--- begin ---

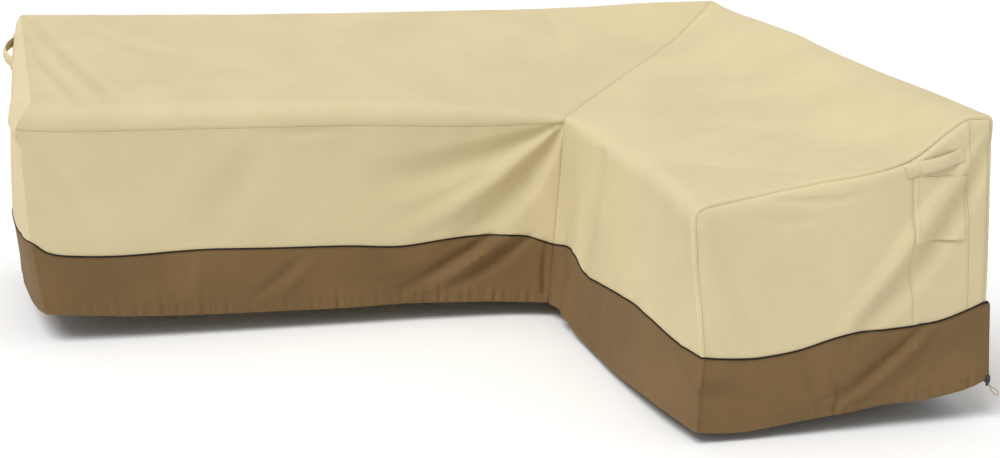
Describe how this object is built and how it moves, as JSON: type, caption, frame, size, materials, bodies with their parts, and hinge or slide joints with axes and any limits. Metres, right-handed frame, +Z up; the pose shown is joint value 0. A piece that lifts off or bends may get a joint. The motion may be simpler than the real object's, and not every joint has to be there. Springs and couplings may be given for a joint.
{
  "type": "outdoor sofa cover",
  "caption": "Fitted L-shaped outdoor sofa cover of beige cloth with a brown skirt, dark piping, end handles, a vent flap and a gathered hem with a cord lock.",
  "frame": {"origin": "the point just under the top near the outer corner, where the cover is held up", "axes": "+X along the long part towards the corner, -Y along the wing towards its end, +Z up"},
  "size_m": [2.7263, 2.1437, 0.8977],
  "materials": {
    "beige_cloth": "woven polyester, matt",
    "brown_cloth": "woven polyester, matt",
    "dark_piping": "cloth-covered cord, matt",
    "tan_cord": "braided",
    "black_plastic": "moulded, satin"
  },
  "bodies": {
    "root": {"top_long": "beige_cloth", "front_long": "beige_cloth", "back_long": "beige_cloth", "end_left": "beige_cloth", "top_wing": "beige_cloth", "back_wing": "beige_cloth", "end_wing": "beige_cloth", "vent_strip": "beige_cloth", "end_strip": "beige_cloth", "vent_flap": "beige_cloth", "handle_left": "beige_cloth", "handle_right": "beige_cloth", "skirt_front": "brown_cloth", "skirt_inner": "brown_cloth", "skirt_end": "brown_cloth", "skirt_back_wing": "brown_cloth", "skirt_back_long": "brown_cloth", "skirt_left": "brown_cloth", "piping": "dark_piping", "cord_loop": "tan_cord", "cord_lock": "black_plastic"}
  },
  "joints": []
}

--- end ---

◆ **SHORT TASK**: Your task is to quote the listing above word for word.

◆ **FINISHED ANSWER**:
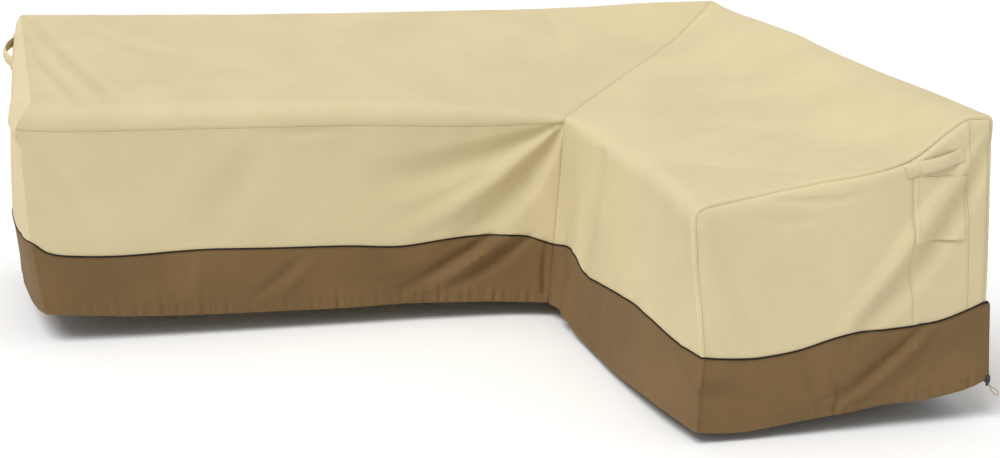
Describe how this object is built and how it moves, as JSON: type, caption, frame, size, materials, bodies with their parts, and hinge or slide joints with axes and any limits. Metres, right-handed frame, +Z up; the pose shown is joint value 0. A piece that lifts off or bends may get a joint. The motion may be simpler than the real object's, and not every joint has to be there. Springs and couplings may be given for a joint.
{
  "type": "outdoor sofa cover",
  "caption": "Fitted L-shaped outdoor sofa cover of beige cloth with a brown skirt, dark piping, end handles, a vent flap and a gathered hem with a cord lock.",
  "frame": {"origin": "the point just under the top near the outer corner, where the cover is held up", "axes": "+X along the long part towards the corner, -Y along the wing towards its end, +Z up"},
  "size_m": [2.7263, 2.1437, 0.8977],
  "materials": {
    "beige_cloth": "woven polyester, matt",
    "brown_cloth": "woven polyester, matt",
    "dark_piping": "cloth-covered cord, matt",
    "tan_cord": "braided",
    "black_plastic": "moulded, satin"
  },
  "bodies": {
    "root": {"top_long": "beige_cloth", "front_long": "beige_cloth", "back_long": "beige_cloth", "end_left": "beige_cloth", "top_wing": "beige_cloth", "back_wing": "beige_cloth", "end_wing": "beige_cloth", "vent_strip": "beige_cloth", "end_strip": "beige_cloth", "vent_flap": "beige_cloth", "handle_left": "beige_cloth", "handle_right": "beige_cloth", "skirt_front": "brown_cloth", "skirt_inner": "brown_cloth", "skirt_end": "brown_cloth", "skirt_back_wing": "brown_cloth", "skirt_back_long": "brown_cloth", "skirt_left": "brown_cloth", "piping": "dark_piping", "cord_loop": "tan_cord", "cord_lock": "black_plastic"}
  },
  "joints": []
}